> Aim of the exercise:
Every line of the records below should be restated exactly.

> Given records:
◇ ◇ ◇

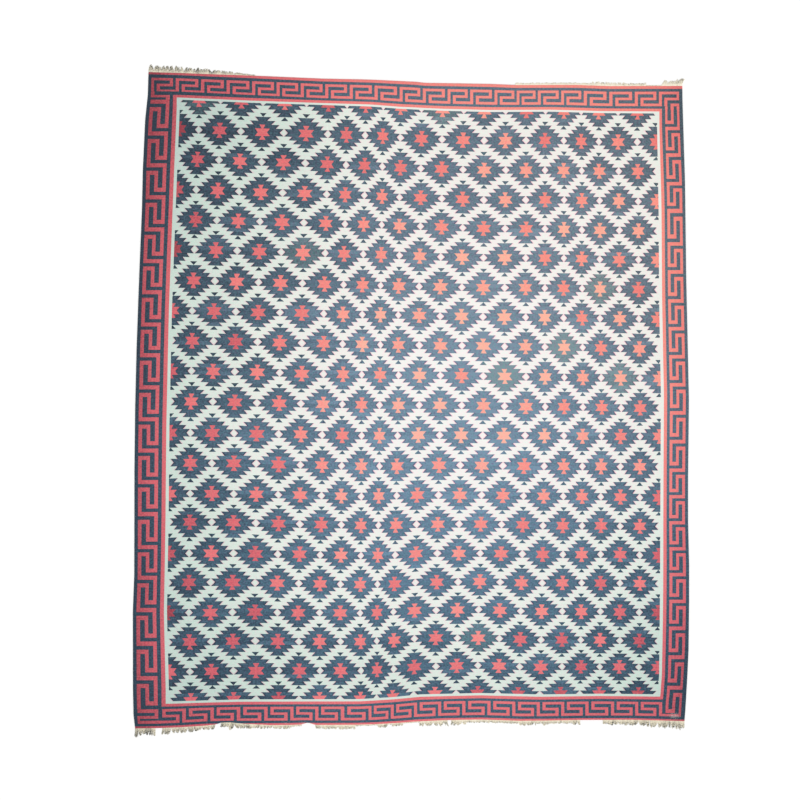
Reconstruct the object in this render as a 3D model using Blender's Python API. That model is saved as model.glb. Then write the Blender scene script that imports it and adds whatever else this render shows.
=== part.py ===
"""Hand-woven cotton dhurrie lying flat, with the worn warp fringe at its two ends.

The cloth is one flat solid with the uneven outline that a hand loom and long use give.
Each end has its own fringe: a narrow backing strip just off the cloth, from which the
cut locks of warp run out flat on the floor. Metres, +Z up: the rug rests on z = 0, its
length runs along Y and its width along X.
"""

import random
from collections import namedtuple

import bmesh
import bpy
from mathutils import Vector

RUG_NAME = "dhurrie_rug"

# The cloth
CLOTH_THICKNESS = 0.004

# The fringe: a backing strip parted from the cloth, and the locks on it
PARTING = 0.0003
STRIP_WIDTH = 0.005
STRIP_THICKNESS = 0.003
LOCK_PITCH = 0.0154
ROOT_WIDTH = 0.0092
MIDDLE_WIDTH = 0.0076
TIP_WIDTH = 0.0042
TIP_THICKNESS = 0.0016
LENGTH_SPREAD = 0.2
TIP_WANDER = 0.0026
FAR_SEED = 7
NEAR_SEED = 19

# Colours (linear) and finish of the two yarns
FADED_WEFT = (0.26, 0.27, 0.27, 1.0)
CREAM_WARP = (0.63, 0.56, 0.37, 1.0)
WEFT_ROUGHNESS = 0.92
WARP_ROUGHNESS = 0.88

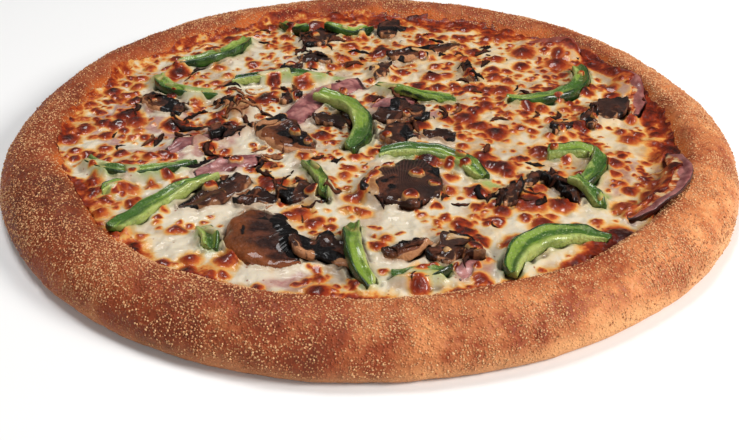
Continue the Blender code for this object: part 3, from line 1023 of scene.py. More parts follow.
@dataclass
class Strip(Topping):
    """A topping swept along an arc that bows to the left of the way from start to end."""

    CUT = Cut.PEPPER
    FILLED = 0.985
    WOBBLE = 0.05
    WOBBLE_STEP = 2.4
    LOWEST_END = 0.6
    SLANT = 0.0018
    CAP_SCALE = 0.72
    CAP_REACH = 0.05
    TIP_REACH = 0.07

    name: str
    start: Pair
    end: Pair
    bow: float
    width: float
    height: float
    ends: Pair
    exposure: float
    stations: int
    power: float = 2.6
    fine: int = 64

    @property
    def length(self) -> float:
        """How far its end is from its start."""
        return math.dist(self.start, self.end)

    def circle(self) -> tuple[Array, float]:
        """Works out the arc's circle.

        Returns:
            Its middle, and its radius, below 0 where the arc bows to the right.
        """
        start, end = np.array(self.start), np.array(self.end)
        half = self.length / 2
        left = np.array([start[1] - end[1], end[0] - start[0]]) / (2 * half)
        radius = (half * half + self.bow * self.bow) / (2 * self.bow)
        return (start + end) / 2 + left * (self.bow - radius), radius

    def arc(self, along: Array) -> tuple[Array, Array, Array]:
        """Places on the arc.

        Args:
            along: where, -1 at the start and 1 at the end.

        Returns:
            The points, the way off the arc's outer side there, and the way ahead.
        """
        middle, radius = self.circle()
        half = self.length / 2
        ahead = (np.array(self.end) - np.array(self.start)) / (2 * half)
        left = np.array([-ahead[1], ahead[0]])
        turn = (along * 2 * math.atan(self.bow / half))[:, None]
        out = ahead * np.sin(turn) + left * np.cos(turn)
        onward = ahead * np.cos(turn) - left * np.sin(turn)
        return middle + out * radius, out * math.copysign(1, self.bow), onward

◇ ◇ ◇

> Full solution:
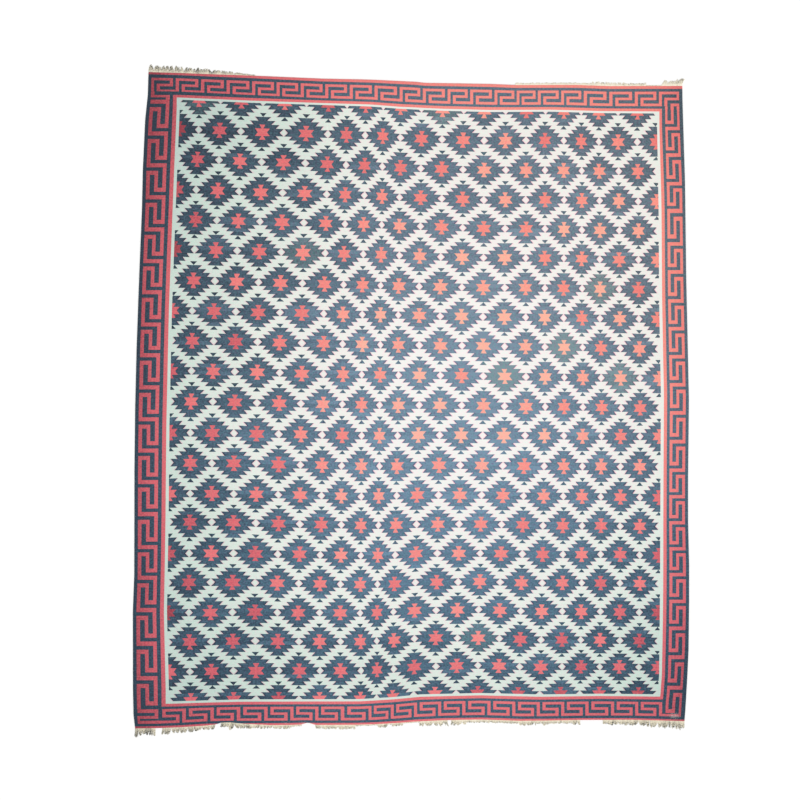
Reconstruct the object in this render as a 3D model using Blender's Python API. That model is saved as model.glb. Then write the Blender scene script that imports it and adds whatever else this render shows.
=== part.py ===
"""Hand-woven cotton dhurrie lying flat, with the worn warp fringe at its two ends.

The cloth is one flat solid with the uneven outline that a hand loom and long use give.
Each end has its own fringe: a narrow backing strip just off the cloth, from which the
cut locks of warp run out flat on the floor. Metres, +Z up: the rug rests on z = 0, its
length runs along Y and its width along X.
"""

import random
from collections import namedtuple

import bmesh
import bpy
from mathutils import Vector

RUG_NAME = "dhurrie_rug"

# The cloth
CLOTH_THICKNESS = 0.004

# The fringe: a backing strip parted from the cloth, and the locks on it
PARTING = 0.0003
STRIP_WIDTH = 0.005
STRIP_THICKNESS = 0.003
LOCK_PITCH = 0.0154
ROOT_WIDTH = 0.0092
MIDDLE_WIDTH = 0.0076
TIP_WIDTH = 0.0042
TIP_THICKNESS = 0.0016
LENGTH_SPREAD = 0.2
TIP_WANDER = 0.0026
FAR_SEED = 7
NEAR_SEED = 19

# Colours (linear) and finish of the two yarns
FADED_WEFT = (0.26, 0.27, 0.27, 1.0)
CREAM_WARP = (0.63, 0.56, 0.37, 1.0)
WEFT_ROUGHNESS = 0.92
WARP_ROUGHNESS = 0.88

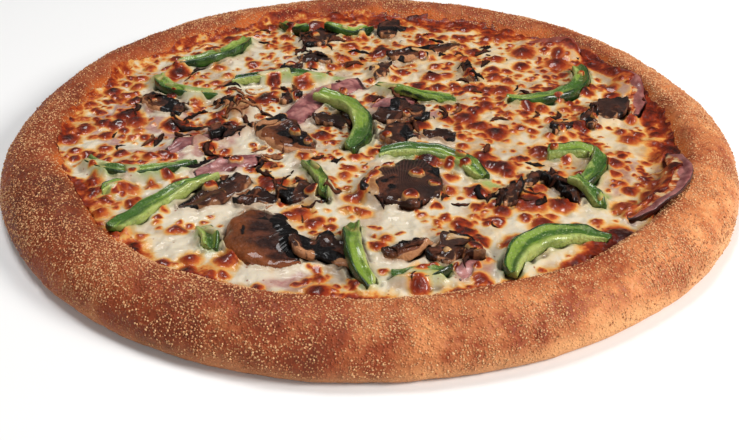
Continue the Blender code for this object: part 3, from line 1023 of scene.py. More parts follow.
@dataclass
class Strip(Topping):
    """A topping swept along an arc that bows to the left of the way from start to end."""

    CUT = Cut.PEPPER
    FILLED = 0.985
    WOBBLE = 0.05
    WOBBLE_STEP = 2.4
    LOWEST_END = 0.6
    SLANT = 0.0018
    CAP_SCALE = 0.72
    CAP_REACH = 0.05
    TIP_REACH = 0.07

    name: str
    start: Pair
    end: Pair
    bow: float
    width: float
    height: float
    ends: Pair
    exposure: float
    stations: int
    power: float = 2.6
    fine: int = 64

    @property
    def length(self) -> float:
        """How far its end is from its start."""
        return math.dist(self.start, self.end)

    def circle(self) -> tuple[Array, float]:
        """Works out the arc's circle.

        Returns:
            Its middle, and its radius, below 0 where the arc bows to the right.
        """
        start, end = np.array(self.start), np.array(self.end)
        half = self.length / 2
        left = np.array([start[1] - end[1], end[0] - start[0]]) / (2 * half)
        radius = (half * half + self.bow * self.bow) / (2 * self.bow)
        return (start + end) / 2 + left * (self.bow - radius), radius

    def arc(self, along: Array) -> tuple[Array, Array, Array]:
        """Places on the arc.

        Args:
            along: where, -1 at the start and 1 at the end.

        Returns:
            The points, the way off the arc's outer side there, and the way ahead.
        """
        middle, radius = self.circle()
        half = self.length / 2
        ahead = (np.array(self.end) - np.array(self.start)) / (2 * half)
        left = np.array([-ahead[1], ahead[0]])
        turn = (along * 2 * math.atan(self.bow / half))[:, None]
        out = ahead * np.sin(turn) + left * np.cos(turn)
        onward = ahead * np.cos(turn) - left * np.sin(turn)
        return middle + out * radius, out * math.copysign(1, self.bow), onward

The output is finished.